Your task is to copy the stretch of lines in the records below that begins with the line containing "Keep writing the Blender" and ends with the line containing "lever.location = (PEDAL_PIVOT, 0, CROWN_LOW", exactly as written, with nothing added.

#### [PROVIDED INFORMATION]

-- begin --

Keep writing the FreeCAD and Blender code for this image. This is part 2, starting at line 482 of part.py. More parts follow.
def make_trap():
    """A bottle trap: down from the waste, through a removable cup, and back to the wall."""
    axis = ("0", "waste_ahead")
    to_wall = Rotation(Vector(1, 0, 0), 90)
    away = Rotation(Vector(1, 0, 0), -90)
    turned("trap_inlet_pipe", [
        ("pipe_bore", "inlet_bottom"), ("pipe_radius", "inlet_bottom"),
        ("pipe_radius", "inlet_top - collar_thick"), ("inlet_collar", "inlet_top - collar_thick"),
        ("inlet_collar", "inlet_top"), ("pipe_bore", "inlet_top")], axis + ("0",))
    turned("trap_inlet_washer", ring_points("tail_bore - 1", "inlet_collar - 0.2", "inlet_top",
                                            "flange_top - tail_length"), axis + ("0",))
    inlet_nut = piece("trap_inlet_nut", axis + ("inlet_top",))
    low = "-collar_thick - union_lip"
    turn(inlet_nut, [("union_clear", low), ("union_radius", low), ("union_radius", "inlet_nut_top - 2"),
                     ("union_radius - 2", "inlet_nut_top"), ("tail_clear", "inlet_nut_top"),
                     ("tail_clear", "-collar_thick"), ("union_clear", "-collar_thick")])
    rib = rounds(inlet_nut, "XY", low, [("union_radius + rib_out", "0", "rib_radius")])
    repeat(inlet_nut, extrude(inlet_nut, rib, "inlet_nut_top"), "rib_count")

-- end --
-- begin --

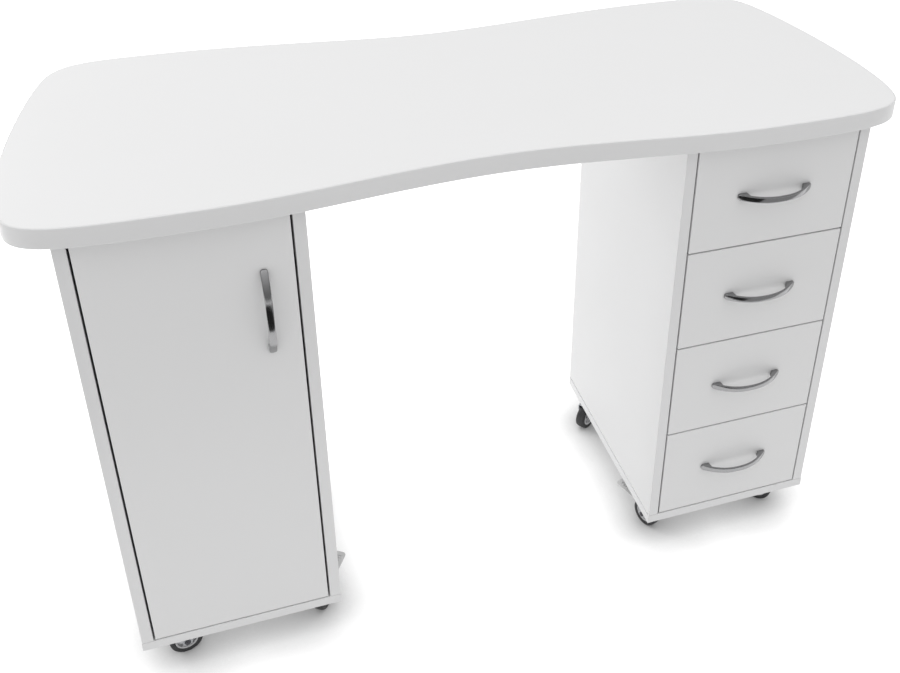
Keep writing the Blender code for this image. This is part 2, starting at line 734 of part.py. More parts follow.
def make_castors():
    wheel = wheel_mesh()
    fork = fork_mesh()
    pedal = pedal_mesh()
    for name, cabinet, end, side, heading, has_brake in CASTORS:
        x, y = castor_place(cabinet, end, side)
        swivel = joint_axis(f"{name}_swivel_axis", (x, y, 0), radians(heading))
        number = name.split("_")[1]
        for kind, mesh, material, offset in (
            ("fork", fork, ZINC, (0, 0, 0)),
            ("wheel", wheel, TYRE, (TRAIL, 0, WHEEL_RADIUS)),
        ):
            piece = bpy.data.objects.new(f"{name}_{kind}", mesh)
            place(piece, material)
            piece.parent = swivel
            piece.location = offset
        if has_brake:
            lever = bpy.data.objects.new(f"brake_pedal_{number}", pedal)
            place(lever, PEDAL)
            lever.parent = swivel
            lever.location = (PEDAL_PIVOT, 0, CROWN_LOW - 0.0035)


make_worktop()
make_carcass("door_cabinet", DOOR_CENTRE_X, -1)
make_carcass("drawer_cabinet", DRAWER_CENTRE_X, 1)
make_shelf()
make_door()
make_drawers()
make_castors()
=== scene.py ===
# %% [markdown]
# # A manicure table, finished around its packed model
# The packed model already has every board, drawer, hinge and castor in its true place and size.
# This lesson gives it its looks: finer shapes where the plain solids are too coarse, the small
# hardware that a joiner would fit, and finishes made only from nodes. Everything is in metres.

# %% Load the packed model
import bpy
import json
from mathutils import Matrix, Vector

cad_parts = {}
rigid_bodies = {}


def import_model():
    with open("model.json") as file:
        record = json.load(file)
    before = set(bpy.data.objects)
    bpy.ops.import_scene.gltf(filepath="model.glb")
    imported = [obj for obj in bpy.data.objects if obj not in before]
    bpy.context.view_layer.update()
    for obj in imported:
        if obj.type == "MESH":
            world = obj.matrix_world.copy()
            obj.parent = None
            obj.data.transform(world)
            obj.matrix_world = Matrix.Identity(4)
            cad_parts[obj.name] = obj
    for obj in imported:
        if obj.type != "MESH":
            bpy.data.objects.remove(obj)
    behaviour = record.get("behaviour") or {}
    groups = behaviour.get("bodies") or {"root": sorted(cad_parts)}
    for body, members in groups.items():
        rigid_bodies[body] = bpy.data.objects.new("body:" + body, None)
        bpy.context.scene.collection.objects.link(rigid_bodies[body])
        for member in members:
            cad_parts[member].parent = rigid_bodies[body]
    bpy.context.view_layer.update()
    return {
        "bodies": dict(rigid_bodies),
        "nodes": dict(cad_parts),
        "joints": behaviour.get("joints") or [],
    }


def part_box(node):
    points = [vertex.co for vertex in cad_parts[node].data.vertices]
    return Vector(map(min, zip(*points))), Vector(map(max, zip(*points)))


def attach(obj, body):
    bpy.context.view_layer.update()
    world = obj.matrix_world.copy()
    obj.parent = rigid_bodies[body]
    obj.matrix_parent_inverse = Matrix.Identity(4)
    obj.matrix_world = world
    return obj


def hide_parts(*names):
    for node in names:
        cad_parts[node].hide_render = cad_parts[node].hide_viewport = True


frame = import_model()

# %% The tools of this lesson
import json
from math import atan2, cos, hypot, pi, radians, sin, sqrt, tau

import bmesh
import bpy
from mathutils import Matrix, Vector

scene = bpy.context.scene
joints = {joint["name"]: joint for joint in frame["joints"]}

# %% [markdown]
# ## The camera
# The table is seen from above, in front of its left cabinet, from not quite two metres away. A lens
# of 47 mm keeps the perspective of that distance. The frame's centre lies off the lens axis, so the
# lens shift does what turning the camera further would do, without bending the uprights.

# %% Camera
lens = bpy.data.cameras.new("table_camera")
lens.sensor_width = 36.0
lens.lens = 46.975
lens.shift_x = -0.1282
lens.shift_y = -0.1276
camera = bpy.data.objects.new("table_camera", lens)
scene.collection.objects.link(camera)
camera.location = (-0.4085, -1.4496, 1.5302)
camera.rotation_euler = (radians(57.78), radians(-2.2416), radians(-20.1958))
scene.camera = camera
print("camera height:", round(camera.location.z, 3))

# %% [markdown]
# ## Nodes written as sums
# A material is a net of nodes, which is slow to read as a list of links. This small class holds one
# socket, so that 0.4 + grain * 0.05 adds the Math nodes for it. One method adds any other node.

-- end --

#### [TASK RESULT]
Keep writing the Blender code for this image. This is part 2, starting at line 734 of part.py. More parts follow.
def make_castors():
    wheel = wheel_mesh()
    fork = fork_mesh()
    pedal = pedal_mesh()
    for name, cabinet, end, side, heading, has_brake in CASTORS:
        x, y = castor_place(cabinet, end, side)
        swivel = joint_axis(f"{name}_swivel_axis", (x, y, 0), radians(heading))
        number = name.split("_")[1]
        for kind, mesh, material, offset in (
            ("fork", fork, ZINC, (0, 0, 0)),
            ("wheel", wheel, TYRE, (TRAIL, 0, WHEEL_RADIUS)),
        ):
            piece = bpy.data.objects.new(f"{name}_{kind}", mesh)
            place(piece, material)
            piece.parent = swivel
            piece.location = offset
        if has_brake:
            lever = bpy.data.objects.new(f"brake_pedal_{number}", pedal)
            place(lever, PEDAL)
            lever.parent = swivel
            lever.location = (PEDAL_PIVOT, 0, CROWN_LOW - 0.0035)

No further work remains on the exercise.